First paragraphs are fundamental to the story and need to "hook" the reader in. If the first paragraph doesn't grab you, then why would you read further? The first paragraph is where you are introduced to the tone of the story and sets the stage by introducing the main character(s) and giving information to entice us to continue reading.
Three stories that have strong first paragraphs that draw us in and help us understand the character and story are: "A Sick Call" by Morley Callaghan, "A Bird In The House" by Margaret Laurence, and "One Evening" by David Helwig.
In the first paragraph of "A Sick Call" we are introduced to Father Macdowell, a "huge, old priest" who "was a bit deaf in one ear". We are also told that "nothing seemed to shock or excite him, or make him really angry". Thus, it appears that something later on in the story may test Father Macdowell's fortitude and we are drawn to read on. When we do, we discover why his size and deafness are important.
In "A Bird In The House", the first paragraph introduces us to Vanessa, the main character, and tells us that she has skipped an important parade. The time of year is also pinpointed by mentioning the Remembrance Day parade and the "snowy wind". This makes us want to read on to discover why Vanessa missed the parade and what made it, and the time of year, so important to her family.

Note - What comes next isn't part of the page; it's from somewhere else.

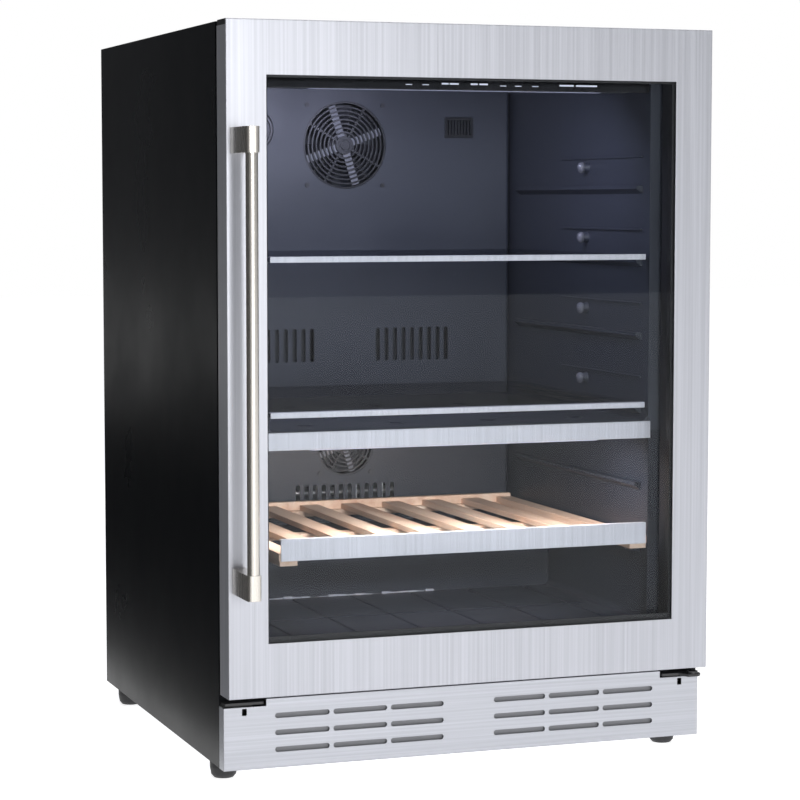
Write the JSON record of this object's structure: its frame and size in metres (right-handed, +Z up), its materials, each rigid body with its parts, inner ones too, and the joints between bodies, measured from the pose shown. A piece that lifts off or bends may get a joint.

Miss Machry, in "One Evening", is described to us right away in the first paragraph. We get the sense of her character in the way she "waved the old Japanese fan", because the fan was delicate and it could only be preserved by "the gentlest of handling". The fan is the link to her mother and father and how she had come to this moment. Miss Machry is looking out the window and waiting on someone "there was no sign of him yet." We are driven to read on to find out whom she is waiting on and how she is as delicate as her fan.
In all three stories' first paragraph we are introduced to...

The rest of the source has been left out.